Driving the W196 in 1955, Moss won the British Grand Prix, came in second in the Belgian Grand Prix and the Dutch Grand Prix, and was leading the Monaco Grand Prix until a mechanical problem sent him to the pits with six laps to go. He finished the season as runner-up to Fangio.
But behind the wheel of the Mille Miglia–winning 300 SLR—essentially a rebodied version of the W196—Moss best demonstrated his skills. He took first place in the Tourist Trophy at Dunrod in rural Ireland and in the treacherous Targa Florio around the mountains of Sicily. “What was the SLR like to drive? It was a big, heavy car and not an easy one to handle,” says Moss. “It was hard work, particularly for 10 hours. When you get a large mass like that moving, it’s not easy to get it to change direction.”
The car was dependable, however, and it was built like a tank, a fact to which Moss’ race diary for the Mille Miglia alludes: “Had a shunt at Pescara and also Piacenza. Went into a ditch on the Radicofani. Otherwise all OK. Took off on a bridge at 270 kph [168 mph].”
Fifty years later, Moss still is in awe of the Mercedes team’s technical prowess, particularly that of chief engineer Rudolf Uhlenhaut. Moss remembers driving around the Monza racetrack in Italy when a stone shattered the small air-deflecting windshield of his W196 racecar. “The first time the team knew about it was when I pulled into the pits pointing at the missing screen,” says Moss. “Thirty-nine seconds later, I drove away with a new glass fitted. That was impressive. But even more impressive was that for the next race, they had redesigned the screen so that if the same problem arose, you’d push a button and a flat piece of metal popped up to replace it.”
Moss’ racing career ended abruptly on April 23, 1962. While he was racing at Goodwood, his Lotus Climax inexplicably ploughed straight into an earth bank, leaving Moss unconscious for 32 days and paralyzed for six months. A year later, he decided to retire from racing. But his status as one of the world’s greatest drivers already had been secured.
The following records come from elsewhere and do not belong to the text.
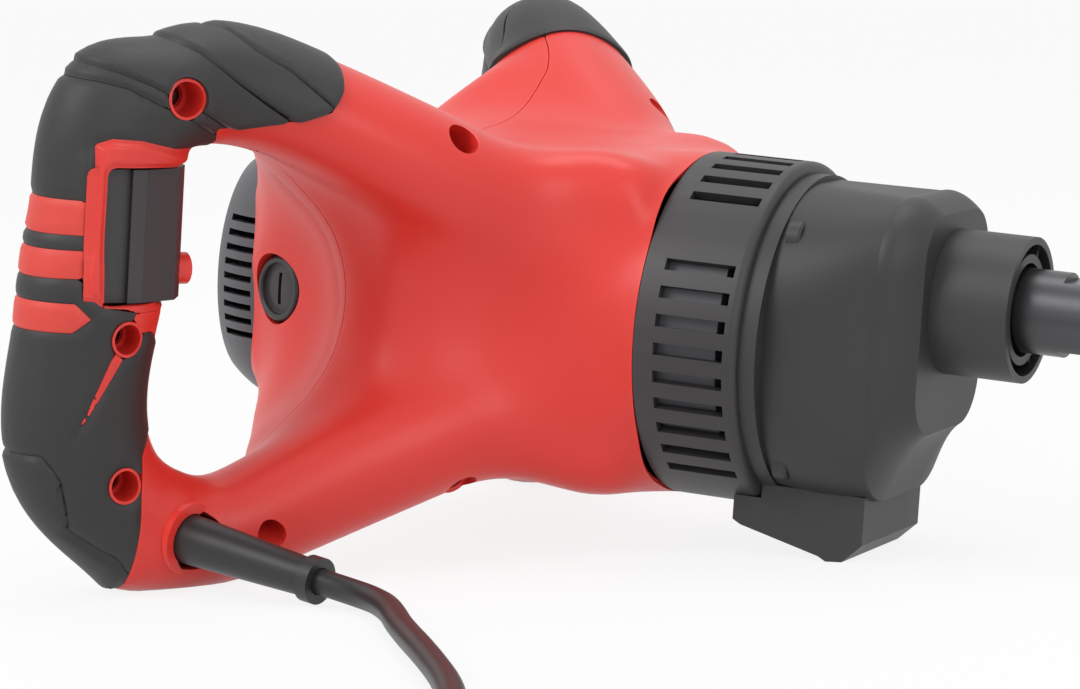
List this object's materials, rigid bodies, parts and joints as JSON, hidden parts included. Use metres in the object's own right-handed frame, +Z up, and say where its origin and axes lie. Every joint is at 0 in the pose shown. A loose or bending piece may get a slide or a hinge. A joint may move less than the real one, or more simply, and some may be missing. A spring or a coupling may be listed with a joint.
{
  "type": "mixing drill",
  "caption": "Two-handled electric mixing drill with a geared, threaded spindle, trigger, speed dial and mains cord, laid on its handle corners and foot.",
  "frame": {"origin": "middle of the drill's bounding box, without the cord, on the plane it rests on", "axes": "+X towards the spindle, +Y to the left handle, +Z up from the plane it lies on"},
  "size_m": [0.3476, 0.7694, 0.1924],
  "materials": {
    "housing_red": "satin moulded",
    "band_red": "satin moulded",
    "dial_red": "satin moulded",
    "rubber_black": "soft matte",
    "plastic_dark": "fine grain",
    "shroud_grey": "fine grain",
    "trigger_black": "satin",
    "gearbox_black": "satin powder coat",
    "cast_aluminium": "as cast",
    "steel": "turned",
    "bronze": "sintered",
    "core_steel": "laminated",
    "copper": "enamelled",
    "carbon": "pressed",
    "cord_rubber": "matte",
    "tie_fabric": "woven",
    "pin_metal": "plated"
  },
  "bodies": {
    "root": {"front_housing": "housing_red", "rear_housing": "housing_red", "rear_vent_cap": "plastic_dark", "vent_ring": "plastic_dark", "fan_shroud": "shroud_grey", "gearbox_housing": "gearbox_black", "bearing_plate": "cast_aluminium", "spindle_collar": "gearbox_black", "gearbox_foot": "gearbox_black", "right_arm_pad": "rubber_black", "left_arm_pad": "rubber_black", "right_grip_sleeve": "rubber_black", "left_grip_sleeve": "rubber_black", "right_corner_bumper": "rubber_black", "left_corner_bumper": "rubber_black", "right_grip_bands": "band_red", "left_grip_bands": "band_red", "trigger_bezel": "housing_red", "stator_core": "core_steel", "field_windings": "copper", "front_motor_bearing": "steel", "rear_motor_bearing": "steel", "right_brush_cap": "plastic_dark", "left_brush_cap": "plastic_dark", "right_brush_holder": "plastic_dark", "left_brush_holder": "plastic_dark", "right_carbon_brush": "carbon", "left_carbon_brush": "carbon", "right_brush_spring": "steel", "left_brush_spring": "steel", "lay_shaft_bush": "bronze", "spindle_bush": "bronze", "spindle_bearing": "steel", "cord_boss": "housing_red", "cord_guard": "cord_rubber", "cord": "cord_rubber", "cord_coil": "cord_rubber", "cord_tail": "cord_rubber", "cord_tie": "tie_fabric", "plug": "cord_rubber", "plug_pins": "pin_metal"},
    "spindle": {"spindle": "steel", "spindle_wheel": "steel"},
    "lay_shaft": {"lay_shaft": "steel", "lay_wheel": "steel"},
    "armature": {"armature_shaft": "steel", "armature_core": "core_steel", "armature_coils": "copper", "commutator": "copper", "cooling_fan": "plastic_dark"},
    "trigger": {"trigger": "trigger_black"},
    "speed_dial": {"speed_dial": "dial_red"}
  },
  "joints": [
    {"name": "spindle_spin", "type": "hinge", "parent": "root", "child": "spindle", "pos_m": [0.11471, 0, 0.08882], "axis": [0.9952, 0, -0.0981], "continuous": true},
    {"name": "lay_shaft_spin", "type": "hinge", "parent": "root", "child": "lay_shaft", "pos_m": [0.07207, 0.02275, 0.06402], "axis": [0.9952, 0, -0.0981], "continuous": true},
    {"name": "armature_spin", "type": "hinge", "parent": "root", "child": "armature", "pos_m": [0.01337, 0, 0.08022], "axis": [0.9952, 0, -0.0981], "continuous": true},
    {"name": "trigger_pull", "type": "slide", "parent": "root", "child": "trigger", "axis": [-0.542, -0.8387, 0.0534], "range_m": [0, 0.007], "stiffness_N_per_m": 800, "springref_m": -0.003},
    {"name": "speed_dial_turn", "type": "hinge", "parent": "trigger", "child": "speed_dial", "pos_m": [-0.12051, -0.14107, 0.1105], "axis": [-0.542, -0.8387, 0.0534], "range_deg": [0, 300]}
  ],
  "couplings": [
    {"joint": "lay_shaft_spin", "follows": "spindle_spin", "ratio": -4.25},
    {"joint": "armature_spin", "follows": "spindle_spin", "ratio": 22.312}
  ]
}
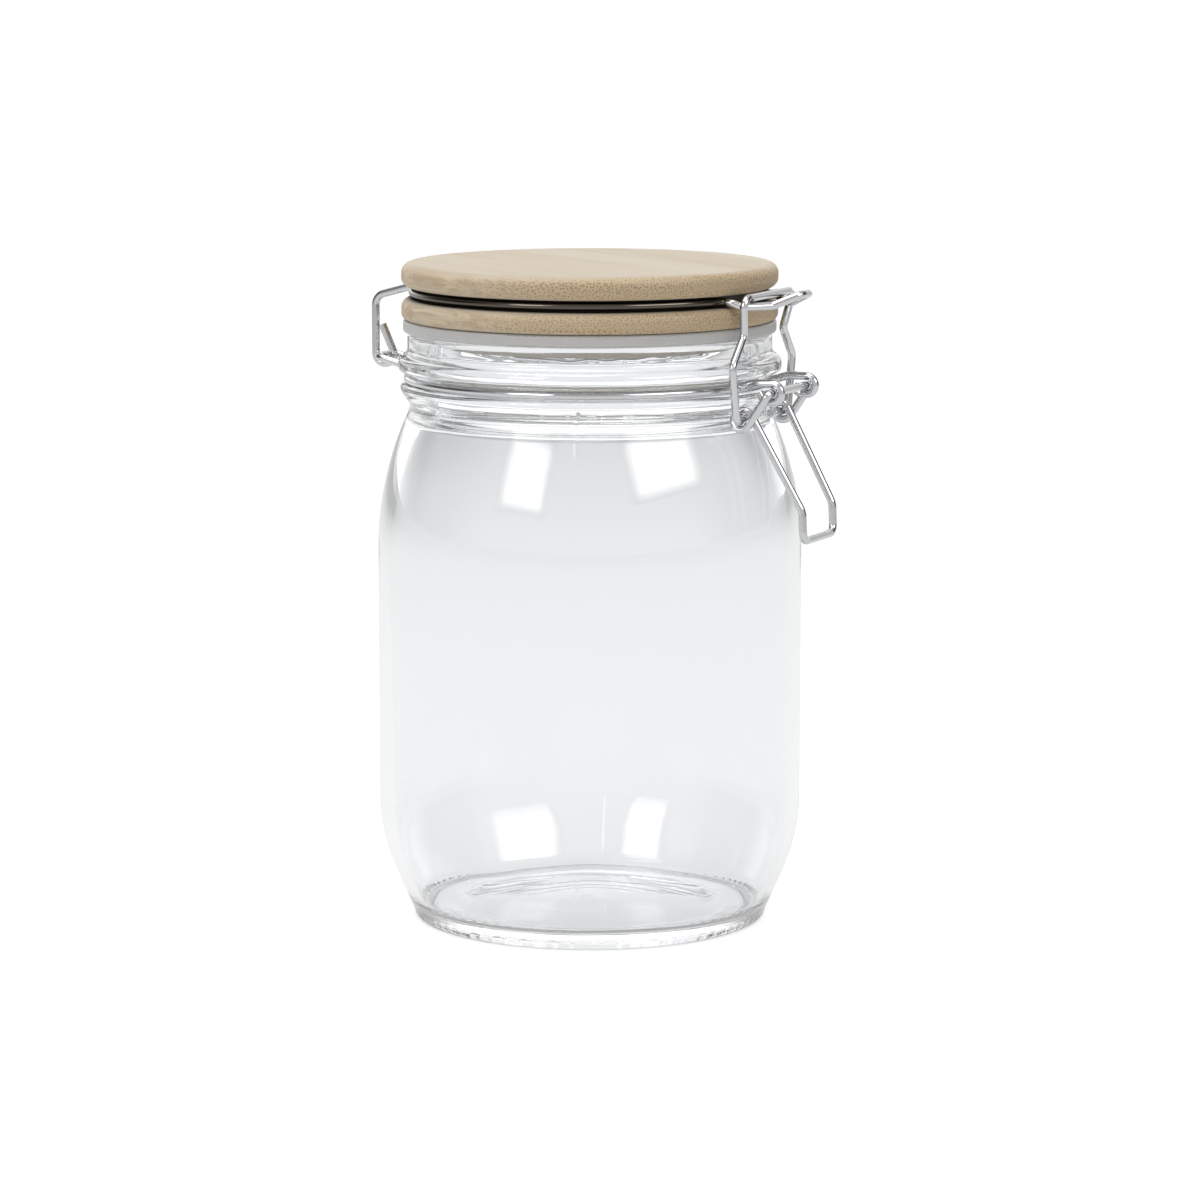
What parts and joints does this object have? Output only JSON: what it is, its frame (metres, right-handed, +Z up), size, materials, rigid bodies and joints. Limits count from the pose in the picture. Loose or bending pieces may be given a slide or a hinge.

He had won 16 World Championship Formula One races, drove 84 different makes of car to 222 victories in 506 races, and was runner-up in the F/1 World Championship four times.
Today, Moss is busier than ever, taking part in vintage rallies, giving speeches, and keeping the magic of his Mille Miglia win alive. “Back in 1955,” he says, “if you were driving a Mercedes-Benz, other drivers weren’t thinking of winning the race; they were hoping to be the first non-Mercedes to the finish line. There was no better car on the track.”